Bildiride şu ifadelere yer verildi:
"Konsey, açık ve samimi bir diyalog sürdürmeye, ortak sorunları ele almaya ve göç, halk sağlığı, iklim, terörle mücadele ve bölgesel meseleler gibi ortak çıkar alanlarında iş birliği yapmaya kararlıdır."
Bu alanlardan bazılarında yakın zamanda başlatılan Yüksek Düzeyli Diyaloglardan ve Türkiye'nin Paris İklim Anlaşması'nı onaylamasından duyulan memnuniyetin ifade edildiği bildiride şunlar aktarıldı:
"Konsey, Türkiye'nin yaklaşık 4 milyon mülteciye ev sahipliği yapma ve ihtiyaçlarını karşılama konusundaki süregelen önemli çabalarını takdir ediyor. Mültecilere ve ev sahibi topluluklara taahhüt edilen AB yardımları zamanında sağlanacaktır."
Bildiride, AB-Türkiye göç mutabakatının sonuç vermeye devam ettiği belirtilirken, Türkiye'ye, Güney Kıbrıs Rum Yönetimi'ni de kapsayacak şekilde mutabakatı eksiksiz ve ayrım gözetmeksizin uygulanmasını sağlama çağrısında bulundu.
Türkiye'ye demokrasi, hukukun üstünlüğü, ifade özgürlüğü, yargı bağımsızlığı gibi konularda eleştiriler getirilen bildiride ülkenin pazar ekonomisinin gidişatıyla ilgili endişelerden söz edildi.
GÜMRÜK BİRLİĞİ TEPKİSİ
Bildiride Gümrük Birliği ile ilgili şu ifadelere yer verildi:
"Konsey, Türkiye'nin AB-Türkiye Gümrük Birliği kapsamındaki yükümlülüklerinden sürekli olarak sapmalarını esefle karşılar ve buna uygun olmayan ticaret engellerinin gecikmeksizin kaldırılması gerektiğini hatırlatır."
Ayrıca Türkiye'ye dış politika konularında AB ile uyumlu davranma çağrısı yapıldı ve "Türkiye'nin katılım müzakerelerinin fiilen durma noktasına geldiği" kaydedildi.
MARAŞ SORUNU
Maraş konusuna da değinilen bildiride şu ifadeler yer aldı:
"Konsey, Türkiye'nin Maraş ile ilgili olarak BM Güvenlik Konseyi Kararlarına aykırı olan tek taraflı eylemlerini kınar.
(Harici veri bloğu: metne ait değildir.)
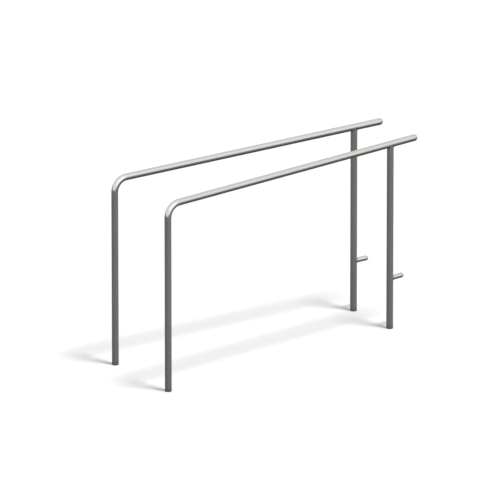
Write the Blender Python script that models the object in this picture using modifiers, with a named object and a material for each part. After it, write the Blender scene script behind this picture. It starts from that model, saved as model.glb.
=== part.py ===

Maraş'ın statüsünün önemini ve BM Güvenlik Konseyi'nin özellikle 550, 789 ve 1251 sayılı kararlarına tam saygı gösterilmesi gerektiğini hatırlatır. Konsey, bu eylemlerin ve Ekim 2020'den bu yana Maraş'ta atılan tüm adımların geri alınmasını talep etmektedir."
AB Komisyonu ve AB Dış İlişkiler Servisi, Maraş konusunda Türkiye'ye karşı atılacak adımlarla ilgili bir "seçenekler belgesi" hazırlamıştı ancak üst düzey bir AB yetkilisi, konuyla ilgili gazetecilere bilgi verirken "Hangi seçeneğe ağırlık verileceğine veya belki de hiçbirine gerek olmadığına bakanlar karar verecek. Sürecin nasıl ilerleyeceğini bakanların toplantısından sonra göreceğiz." demişti.